Mari mulai dari pendekatan totalitas. Dalam pendekatan ini, kita membandingkan antara total pendapatan (total revenue/TR) dan total biaya (total cost/TC). Jika TR lebih besar dari TC, maka kita mendapatkan laba. Jika sebaliknya, maka rugi. Misalnya, jika kita menjalankan usaha katering dan dalam sebulan mendapatkan pendapatan Rp20 juta, sedangkan total biaya operasional kita (bahan makanan, gaji karyawan, sewa dapur) sebesar Rp15 juta, maka laba total kita adalah Rp5 juta.

Sementara itu, pendekatan rata-rata mengajak kita berpikir per unit produk. Kita menghitung selisih antara harga jual produk dengan biaya rata-rata per unit. Misalnya, jika satu porsi nasi kotak dijual seharga Rp25.000 dan biaya rata-rata untuk membuat satu kotak adalah Rp20.000, maka keuntungan per unit adalah Rp5.000. Jika kita menjual 1.000 kotak, total keuntungan kita adalah Rp5 juta. Namun jika harga jual sama dengan biaya rata-rata (P = AC), maka kita hanya impas.

Lalu ada pendekatan marjinal, yang digunakan banyak pengusaha ketika ingin mengambil keputusan produksi jangka pendek. Dalam pendekatan ini, kita membandingkan antara pendapatan marjinal (MR) dan biaya marjinal (MC). Pendapatan marjinal adalah tambahan pendapatan yang diperoleh ketika memproduksi satu unit tambahan, sementara biaya marjinal adalah tambahan biaya untuk memproduksi unit tambahan tersebut. Jika MR > MC, maka menambah produksi akan menguntungkan. Tapi kalau MR < MC, menambah produksi justru bisa merugikan.

Mari kita ambil contoh nyata. Bayangkan sebuah toko kopi kekinian yang sudah memiliki pelanggan setia. Suatu hari, pemiliknya mempertimbangkan untuk menambah menu baru: kopi dengan sirup bunga telang. Ia menghitung, tambahan pendapatan dari satu cangkir menu baru ini (MR) adalah Rp10.000, sedangkan biaya tambahan untuk bahan dan tenaga kerja (MC) adalah Rp7.000. Karena MR lebih besar dari MC, maka keputusan untuk menambah menu ini dinilai menguntungkan. Tapi, jika suatu waktu harga sirup telang melonjak sehingga MC menjadi Rp11.000, maka menjual menu ini akan merugikan, dan pemilik perlu mempertimbangkan ulang.

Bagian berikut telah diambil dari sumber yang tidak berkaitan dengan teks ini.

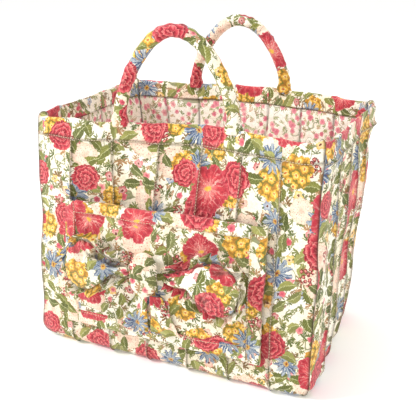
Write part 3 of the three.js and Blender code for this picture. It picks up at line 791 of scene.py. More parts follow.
def unit(vectors):
    """Vectors of length 1."""
    return vectors / np.linalg.norm(vectors, axis=-1)[..., None]


def polyline(points, spacing):
    """Points about spacing apart along a flat line, with the distance run and the unit left normals."""
    length = distance_run(points)[-1]
    at = np.linspace(0, length, max(2, int(length / spacing) + 1))
    line = along_line(points, at)
    way = unit(np.gradient(line, axis=0))
    return line, at, np.stack([way[:, 1], -way[:, 0]], -1)


def spread(points, count):
    """A line's points, thinned to a count that pairs with another line's."""
    fine, _, _ = polyline(points, 0.5)
    return fine[np.linspace(0, len(fine) - 1, count).round().astype(int)]


def arc(centre, radius, start, end, steps=10):
    """Points on an arc, with its angles in degrees."""
    turn = np.radians(np.linspace(start, end, steps))
    return [(centre[0] + radius * math.cos(t), centre[1] + radius * math.sin(t)) for t in turn]


ROLL = RIM_THICKNESS / 2
TUCK = (TUCK_RADIUS, TUCK_RADIUS)
SPACING = 1.9
outer_path = (arc(TUCK, TUCK_RADIUS, 270, 180) + [(0, HEIGHT / 2)]
              + arc((ROLL, HEIGHT - ROLL), ROLL, 180, 0, 12) + [(RIM_THICKNESS, RIM_LINE)])
inner_path = (arc(TUCK, TUCK_RADIUS - WADDED, 270, 180)
              + [(WADDED, RIM_LINE - 1), (RIM_THICKNESS - 0.6, RIM_LINE - 0.6)])
outer_line, outer_run, outer_normal = polyline(outer_path, SPACING)
inner_line = spread(inner_path, len(outer_line))
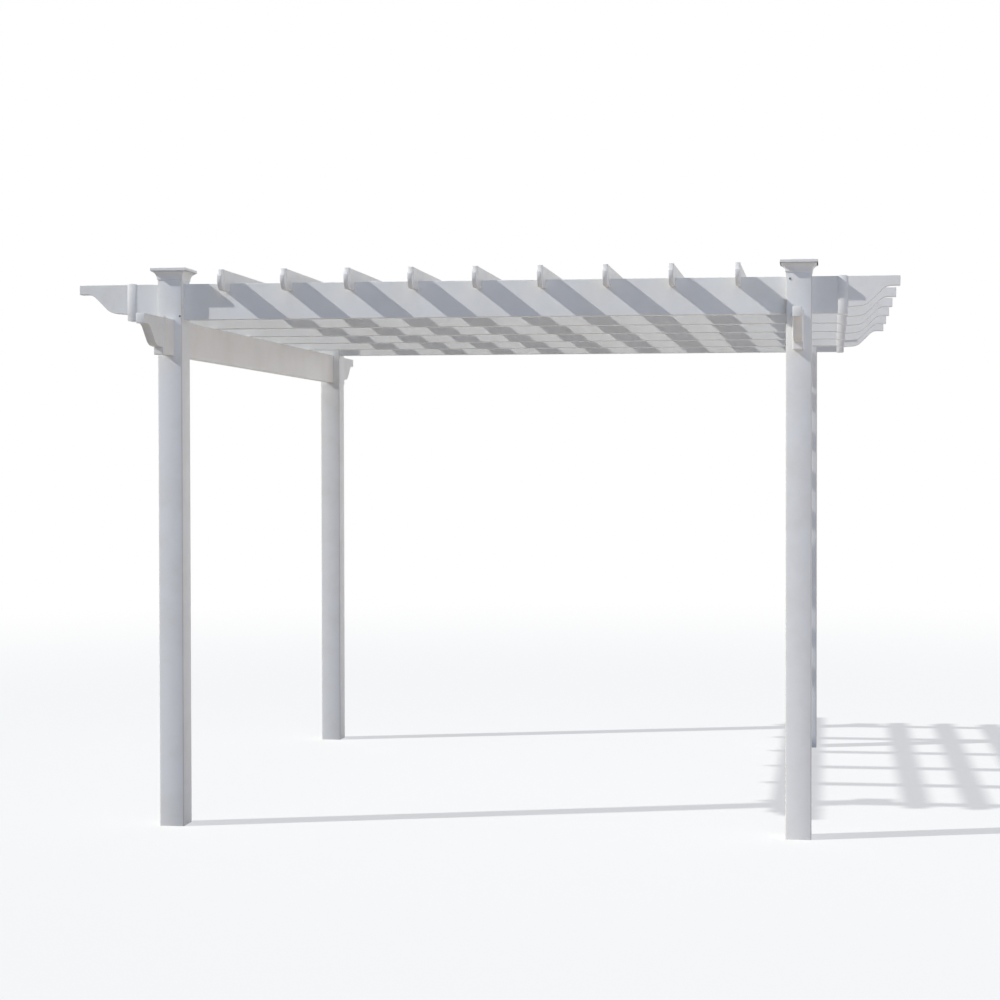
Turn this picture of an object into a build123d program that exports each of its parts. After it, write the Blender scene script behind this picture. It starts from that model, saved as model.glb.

Dari ketiga pendekatan ini, kita juga mengenal berbagai istilah laba seperti laba normal, laba supernormal, dan laba rata-rata. Laba normal adalah keuntungan yang cukup untuk menutup semua biaya eksplisit dan implisit—ini yang membuat perusahaan tetap bertahan. Laba supernormal adalah laba yang melebihi ekspektasi, biasanya terjadi ketika perusahaan memiliki keunggulan kompetitif, seperti inovasi produk atau posisi pasar yang kuat. Laba rata-rata, seperti namanya, merupakan laba yang biasa didapat dalam kondisi pasar yang kompetitif.

Namun, jangan salah sangka. Mendapat laba supernormal bukan berarti perusahaan tidak akan menghadapi tantangan. Justru laba tinggi bisa mengundang pesaing baru masuk ke pasar. Dalam ekonomi pasar bebas, kondisi ini bisa mengikis laba hingga tinggal laba normal.

Jadi, mengapa penting bagi kita memahami keseimbangan perusahaan? Karena dalam dunia usaha, keputusan yang kita ambil harus berdasarkan data dan perhitungan yang cermat. Apakah kita harus menambah produksi? Apakah harga jual kita sudah cukup menguntungkan? Apakah kita berada di titik impas atau justru rugi? Semua pertanyaan ini bisa dijawab lewat tiga pendekatan tadi.

Memahami keseimbangan perusahaan bukan hanya untuk mereka yang berkecimpung di dunia bisnis. Kita yang bekerja di bidang keuangan, manajemen, atau bahkan sebagai konsumen yang cerdas, akan mendapatkan manfaat besar dari pemahaman ini. Dengan begitu, kita bisa menilai apakah suatu produk, strategi, atau bahkan investasi memang berpotensi menghasilkan laba atau justru jebakan kerugian.

Jadi intinya, keseimbangan perusahaan bukanlah sekadar angka-angka di laporan keuangan, tetapi refleksi dari keputusan strategis yang diambil setiap hari. Dengan memahami pendekatan totalitas, rata-rata, dan marjinal, kita menjadi lebih bijak dalam membaca peluang dan risiko bisnis. Karena dalam dunia usaha, memahami keseimbangan adalah langkah pertama menuju keberlanjutan.